The digest-update pattern couples the app repo to the deploy repo via a bot. One commit per deployment.
crane and ko are the core tools. ko for Go, crane for everything else.
Cosign + sigstore gives keyless, transparent signing. Verify at admission time.
SBOMs + provenance = SLSA 3. The minimum modern supply-chain story.
The full lifecycle is 16 steps, all automated, all auditable. Boring deploys are the goal.

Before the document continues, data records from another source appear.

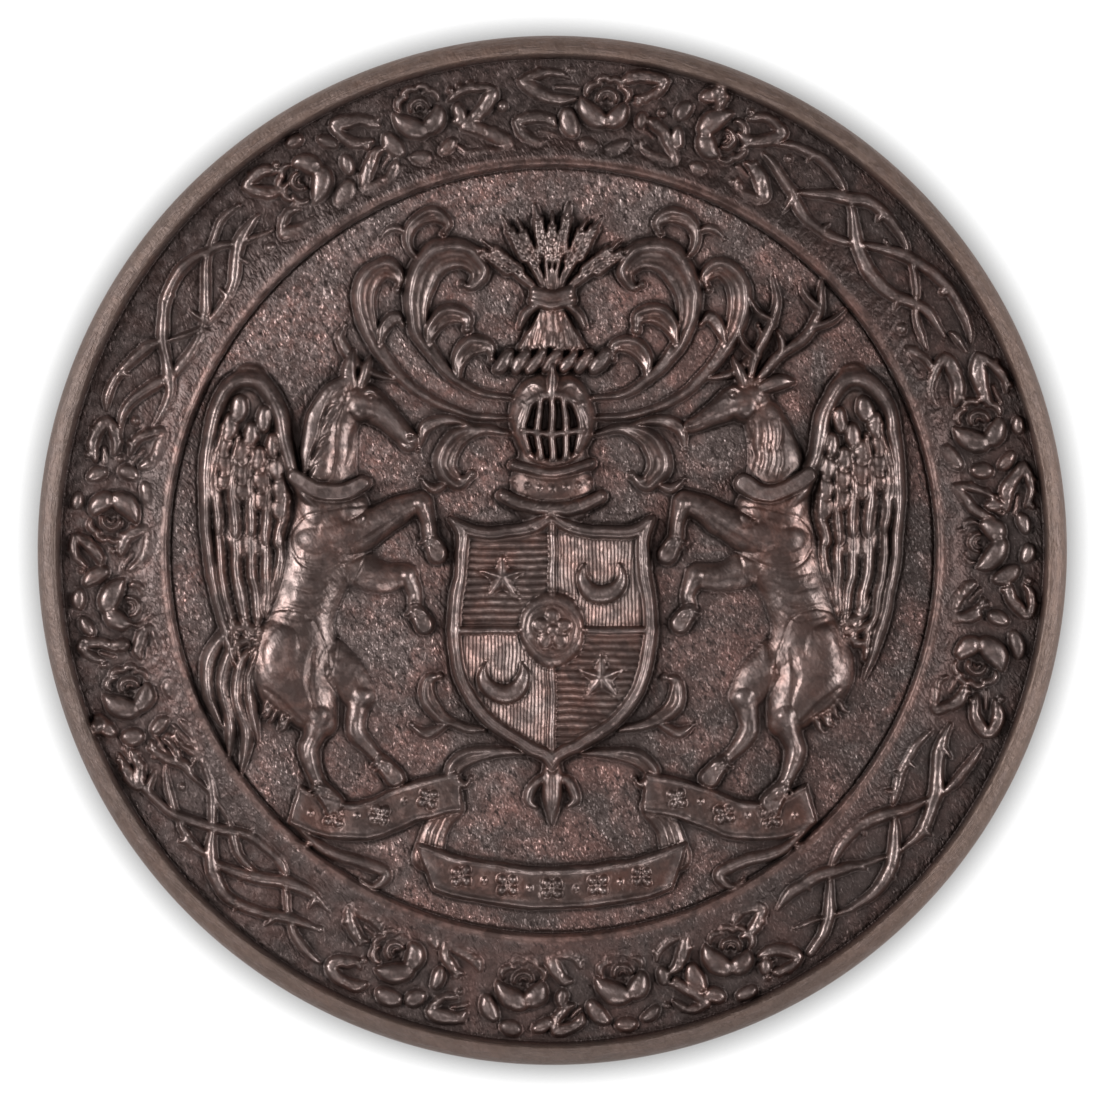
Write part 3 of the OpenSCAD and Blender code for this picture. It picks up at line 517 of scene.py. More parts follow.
def model(relief, rows, rise, lift=0.0, section=dome, thin=0.5, blend=0.0, moat=0.06):
    """Raises a form along rows of x, y and half width; thin stretches are lower, and a moat sets it off."""
    reach = max(0.2 if moat else 0.0, 1.5 * blend)
    box, along, across, half, widest, total = walk(relief, rows, reach)
    share = np.abs(across)
    top = lift + rise * (half / widest) ** thin
    new = lift + (top - lift) * section(across, along, half)
    old = relief.z[box]
    if blend:
        relief.z[box] = np.where(share < FAR, smooth_max(old, new, blend), old)
        return
    dip = relief.groove(box, np.clip(share - 1, 0, None) * half, moat) * (old < top + 0.04)
    relief.z[box] = np.where(share < 1, np.maximum(old, new), np.where(share < FAR, old - dip, old))


def mark(relief, rows, depth):
    """Adds a bead on top of what is there, or cuts a groove where the depth is below 0."""
    box, along, across, half, widest, total = walk(relief, rows, 0.0)
    amount = depth * (half / widest) ** 0.6 * dome(across, along, half)
    relief.z[box] += np.where(np.abs(across) < 1, amount, 0)


def boss(relief, x, y, half_x, half_y, turn, rise, lift=0.0, blend=0.0, section=dome, add=False, moat=0.0):
    """An oval form."""
    far = max(half_x, half_y) * (1.4 if blend else 1.05) + (0.2 if moat else 0)
    box = relief.window(x - far, x + far, y - far, y + far)
    gx, gy = relief.grid(box)
    c, s = math.cos(math.radians(turn)), math.sin(math.radians(turn))
    u = np.hypot(((gx - x) * c + (gy - y) * s) / half_x, ((gy - y) * c - (gx - x) * s) / half_y)
    old = relief.z[box]
    new = rise * section(u, 0, 0)
    if add:
        relief.z[box] = old + np.where(u < 1, new, 0)
    elif blend:
        relief.z[box] = smooth_max(old, lift + new, blend)
    else:
        dip = relief.groove(box, np.clip(u - 1, 0, None) * min(half_x, half_y), moat)
        relief.z[box] = np.where(u < 1, np.maximum(old, lift + new), old - dip)


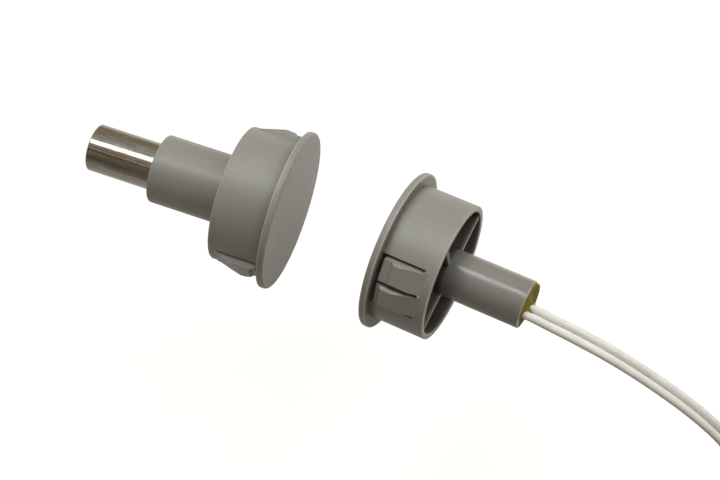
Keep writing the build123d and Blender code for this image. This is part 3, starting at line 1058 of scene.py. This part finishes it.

Chapter 107 picks up at step 11 and goes deep on GitOps — the philosophy and tooling that drive the sync from the deploy repo to the cluster.

Read it yourself

The OCI Distribution Specification at github.com/opencontainers/distribution-spec. Short and readable; explains the registry HTTP protocol.
The go-containerregistry repo (github.com/google/go-containerregistry) — crane and the underlying library. The README and examples are a tour of OCI operations.
ko documentation at ko.build. Start with the “Why ko?” page.
Sigstore documentation at docs.sigstore.dev. Particularly the “Cosign” and “Keyless” sections.
The SLSA specification at slsa.dev. The levels page is the one to read first.
“Understanding the OCI Image Spec,” a blog post series by Jake Moshenko (the author of crane).

Practice

Pull a public image (say, alpine:latest) and print its manifest and config with crane manifest and crane config. Note the layer digests and sizes.
Pull alpine:latest twice (with docker rmi in between). Why is the second pull fast? Which layer digests are shared?
Build a Go hello-world with ko. Measure the end-to-end time from source to pushed image. Compare to a multi-stage Dockerfile.
Write a shell script that: builds an image, captures its digest, and patches a Kubernetes Deployment manifest to use the digest. 20 lines or under.
Sign a public image with keyless cosign (GitHub OIDC). Verify the signature with the correct identity; try again with a wrong identity and observe the failure.
Generate an SBOM for an image with syft. Count the number of packages. Grep for one you know is in there.
Stretch: Set up a toy Kyverno policy that only admits pods whose image is signed by a specific cosign identity. Deploy a signed pod (should succeed) and an unsigned one (should fail).